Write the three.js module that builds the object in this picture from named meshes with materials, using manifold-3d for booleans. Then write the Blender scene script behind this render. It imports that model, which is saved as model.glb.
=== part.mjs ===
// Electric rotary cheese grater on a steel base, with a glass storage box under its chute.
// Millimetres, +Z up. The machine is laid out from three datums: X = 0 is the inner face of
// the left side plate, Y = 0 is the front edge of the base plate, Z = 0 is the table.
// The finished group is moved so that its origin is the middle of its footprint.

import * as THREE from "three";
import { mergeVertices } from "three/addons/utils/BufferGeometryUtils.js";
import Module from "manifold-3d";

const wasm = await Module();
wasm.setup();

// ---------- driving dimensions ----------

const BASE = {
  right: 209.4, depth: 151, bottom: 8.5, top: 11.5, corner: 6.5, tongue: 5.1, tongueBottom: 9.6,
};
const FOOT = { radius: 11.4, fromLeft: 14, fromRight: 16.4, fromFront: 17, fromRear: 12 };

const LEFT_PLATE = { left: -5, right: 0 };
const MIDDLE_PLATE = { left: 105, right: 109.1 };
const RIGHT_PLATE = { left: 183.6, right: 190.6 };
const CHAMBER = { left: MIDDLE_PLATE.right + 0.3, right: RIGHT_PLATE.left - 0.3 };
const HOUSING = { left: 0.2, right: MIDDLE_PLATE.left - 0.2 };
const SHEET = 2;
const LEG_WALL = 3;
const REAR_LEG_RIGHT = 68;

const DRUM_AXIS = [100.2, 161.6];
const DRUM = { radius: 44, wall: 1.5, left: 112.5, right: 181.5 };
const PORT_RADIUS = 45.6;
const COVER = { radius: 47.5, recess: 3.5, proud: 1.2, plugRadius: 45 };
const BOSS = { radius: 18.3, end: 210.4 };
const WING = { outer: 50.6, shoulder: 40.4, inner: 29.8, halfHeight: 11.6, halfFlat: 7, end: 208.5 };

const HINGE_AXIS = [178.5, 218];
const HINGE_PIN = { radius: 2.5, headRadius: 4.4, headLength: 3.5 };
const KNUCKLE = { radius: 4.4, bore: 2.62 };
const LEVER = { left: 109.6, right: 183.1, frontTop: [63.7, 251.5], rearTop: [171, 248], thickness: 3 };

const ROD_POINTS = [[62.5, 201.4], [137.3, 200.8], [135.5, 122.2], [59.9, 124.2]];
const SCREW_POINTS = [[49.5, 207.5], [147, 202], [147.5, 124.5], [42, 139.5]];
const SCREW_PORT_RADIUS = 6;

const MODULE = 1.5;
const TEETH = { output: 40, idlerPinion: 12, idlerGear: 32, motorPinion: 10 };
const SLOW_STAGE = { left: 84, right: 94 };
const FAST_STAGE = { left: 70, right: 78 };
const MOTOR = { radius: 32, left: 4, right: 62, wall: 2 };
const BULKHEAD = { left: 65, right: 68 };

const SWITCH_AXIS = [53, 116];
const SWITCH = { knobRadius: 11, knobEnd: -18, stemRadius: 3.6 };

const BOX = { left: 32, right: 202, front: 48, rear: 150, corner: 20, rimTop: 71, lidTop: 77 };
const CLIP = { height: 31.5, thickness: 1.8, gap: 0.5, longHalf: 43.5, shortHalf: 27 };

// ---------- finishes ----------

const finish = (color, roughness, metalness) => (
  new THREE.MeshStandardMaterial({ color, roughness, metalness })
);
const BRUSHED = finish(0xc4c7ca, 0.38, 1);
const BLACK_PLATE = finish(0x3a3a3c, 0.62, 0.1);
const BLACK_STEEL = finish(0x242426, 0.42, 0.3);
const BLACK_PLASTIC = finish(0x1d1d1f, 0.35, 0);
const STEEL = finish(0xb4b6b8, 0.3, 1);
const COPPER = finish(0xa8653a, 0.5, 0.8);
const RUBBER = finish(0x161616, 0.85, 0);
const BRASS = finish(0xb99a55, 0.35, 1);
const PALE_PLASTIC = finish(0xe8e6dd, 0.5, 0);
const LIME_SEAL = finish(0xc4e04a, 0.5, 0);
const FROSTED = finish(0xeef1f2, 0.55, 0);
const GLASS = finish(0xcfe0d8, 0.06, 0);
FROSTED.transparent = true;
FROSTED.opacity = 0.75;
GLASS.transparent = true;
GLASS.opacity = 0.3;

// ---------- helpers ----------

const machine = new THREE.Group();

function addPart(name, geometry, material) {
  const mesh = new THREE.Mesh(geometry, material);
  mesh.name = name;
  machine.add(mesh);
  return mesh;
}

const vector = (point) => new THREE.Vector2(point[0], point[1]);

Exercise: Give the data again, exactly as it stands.

Answer to this exercise:
Write the three.js module that builds the object in this picture from named meshes with materials, using manifold-3d for booleans. Then write the Blender scene script behind this render. It imports that model, which is saved as model.glb.
=== part.mjs ===
// Electric rotary cheese grater on a steel base, with a glass storage box under its chute.
// Millimetres, +Z up. The machine is laid out from three datums: X = 0 is the inner face of
// the left side plate, Y = 0 is the front edge of the base plate, Z = 0 is the table.
// The finished group is moved so that its origin is the middle of its footprint.

import * as THREE from "three";
import { mergeVertices } from "three/addons/utils/BufferGeometryUtils.js";
import Module from "manifold-3d";

const wasm = await Module();
wasm.setup();

// ---------- driving dimensions ----------

const BASE = {
  right: 209.4, depth: 151, bottom: 8.5, top: 11.5, corner: 6.5, tongue: 5.1, tongueBottom: 9.6,
};
const FOOT = { radius: 11.4, fromLeft: 14, fromRight: 16.4, fromFront: 17, fromRear: 12 };

const LEFT_PLATE = { left: -5, right: 0 };
const MIDDLE_PLATE = { left: 105, right: 109.1 };
const RIGHT_PLATE = { left: 183.6, right: 190.6 };
const CHAMBER = { left: MIDDLE_PLATE.right + 0.3, right: RIGHT_PLATE.left - 0.3 };
const HOUSING = { left: 0.2, right: MIDDLE_PLATE.left - 0.2 };
const SHEET = 2;
const LEG_WALL = 3;
const REAR_LEG_RIGHT = 68;

const DRUM_AXIS = [100.2, 161.6];
const DRUM = { radius: 44, wall: 1.5, left: 112.5, right: 181.5 };
const PORT_RADIUS = 45.6;
const COVER = { radius: 47.5, recess: 3.5, proud: 1.2, plugRadius: 45 };
const BOSS = { radius: 18.3, end: 210.4 };
const WING = { outer: 50.6, shoulder: 40.4, inner: 29.8, halfHeight: 11.6, halfFlat: 7, end: 208.5 };

const HINGE_AXIS = [178.5, 218];
const HINGE_PIN = { radius: 2.5, headRadius: 4.4, headLength: 3.5 };
const KNUCKLE = { radius: 4.4, bore: 2.62 };
const LEVER = { left: 109.6, right: 183.1, frontTop: [63.7, 251.5], rearTop: [171, 248], thickness: 3 };

const ROD_POINTS = [[62.5, 201.4], [137.3, 200.8], [135.5, 122.2], [59.9, 124.2]];
const SCREW_POINTS = [[49.5, 207.5], [147, 202], [147.5, 124.5], [42, 139.5]];
const SCREW_PORT_RADIUS = 6;

const MODULE = 1.5;
const TEETH = { output: 40, idlerPinion: 12, idlerGear: 32, motorPinion: 10 };
const SLOW_STAGE = { left: 84, right: 94 };
const FAST_STAGE = { left: 70, right: 78 };
const MOTOR = { radius: 32, left: 4, right: 62, wall: 2 };
const BULKHEAD = { left: 65, right: 68 };

const SWITCH_AXIS = [53, 116];
const SWITCH = { knobRadius: 11, knobEnd: -18, stemRadius: 3.6 };

const BOX = { left: 32, right: 202, front: 48, rear: 150, corner: 20, rimTop: 71, lidTop: 77 };
const CLIP = { height: 31.5, thickness: 1.8, gap: 0.5, longHalf: 43.5, shortHalf: 27 };

// ---------- finishes ----------

const finish = (color, roughness, metalness) => (
  new THREE.MeshStandardMaterial({ color, roughness, metalness })
);
const BRUSHED = finish(0xc4c7ca, 0.38, 1);
const BLACK_PLATE = finish(0x3a3a3c, 0.62, 0.1);
const BLACK_STEEL = finish(0x242426, 0.42, 0.3);
const BLACK_PLASTIC = finish(0x1d1d1f, 0.35, 0);
const STEEL = finish(0xb4b6b8, 0.3, 1);
const COPPER = finish(0xa8653a, 0.5, 0.8);
const RUBBER = finish(0x161616, 0.85, 0);
const BRASS = finish(0xb99a55, 0.35, 1);
const PALE_PLASTIC = finish(0xe8e6dd, 0.5, 0);
const LIME_SEAL = finish(0xc4e04a, 0.5, 0);
const FROSTED = finish(0xeef1f2, 0.55, 0);
const GLASS = finish(0xcfe0d8, 0.06, 0);
FROSTED.transparent = true;
FROSTED.opacity = 0.75;
GLASS.transparent = true;
GLASS.opacity = 0.3;

// ---------- helpers ----------

const machine = new THREE.Group();

function addPart(name, geometry, material) {
  const mesh = new THREE.Mesh(geometry, material);
  mesh.name = name;
  machine.add(mesh);
  return mesh;
}

const vector = (point) => new THREE.Vector2(point[0], point[1]);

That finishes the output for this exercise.